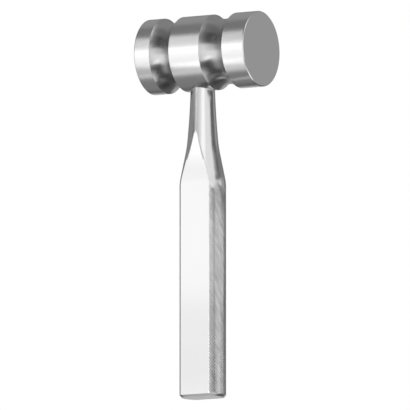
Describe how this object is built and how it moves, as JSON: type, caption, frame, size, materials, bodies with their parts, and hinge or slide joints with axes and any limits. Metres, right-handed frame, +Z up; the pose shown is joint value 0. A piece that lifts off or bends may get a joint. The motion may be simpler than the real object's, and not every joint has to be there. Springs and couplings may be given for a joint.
{
  "type": "surgical bone mallet",
  "caption": "All-steel surgical mallet: turned cylindrical head with two coves, tapered round stem, and a grip with smooth milled flats and knurled round sides.",
  "frame": {"origin": "middle of the handle's flat end face, on the handle's axis", "axes": "+Z up the handle to the head, +X along the head to the striking face on its longer side, +Y out of one milled flat of the grip"},
  "size_m": [0.058, 0.035, 0.1775],
  "materials": {
    "head_steel": "stainless steel, finely turned to a bright satin, with lapped flat striking faces",
    "handle_steel": "satin stainless steel, smooth on the flats and stem, fine diamond knurl on the grip's round sides",
    "dowel_steel": "ground stainless steel, flush with the head"
  },
  "bodies": {
    "root": {"head": "head_steel", "handle": "handle_steel", "locking_dowel": "dowel_steel"}
  },
  "joints": []
}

• PROMPT
Give the listing above again, word for word.

• CORRECT OUTPUT
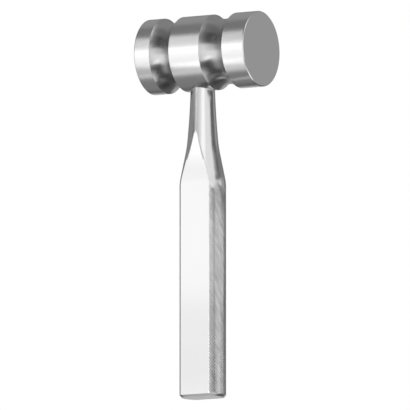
Describe how this object is built and how it moves, as JSON: type, caption, frame, size, materials, bodies with their parts, and hinge or slide joints with axes and any limits. Metres, right-handed frame, +Z up; the pose shown is joint value 0. A piece that lifts off or bends may get a joint. The motion may be simpler than the real object's, and not every joint has to be there. Springs and couplings may be given for a joint.
{
  "type": "surgical bone mallet",
  "caption": "All-steel surgical mallet: turned cylindrical head with two coves, tapered round stem, and a grip with smooth milled flats and knurled round sides.",
  "frame": {"origin": "middle of the handle's flat end face, on the handle's axis", "axes": "+Z up the handle to the head, +X along the head to the striking face on its longer side, +Y out of one milled flat of the grip"},
  "size_m": [0.058, 0.035, 0.1775],
  "materials": {
    "head_steel": "stainless steel, finely turned to a bright satin, with lapped flat striking faces",
    "handle_steel": "satin stainless steel, smooth on the flats and stem, fine diamond knurl on the grip's round sides",
    "dowel_steel": "ground stainless steel, flush with the head"
  },
  "bodies": {
    "root": {"head": "head_steel", "handle": "handle_steel", "locking_dowel": "dowel_steel"}
  },
  "joints": []
}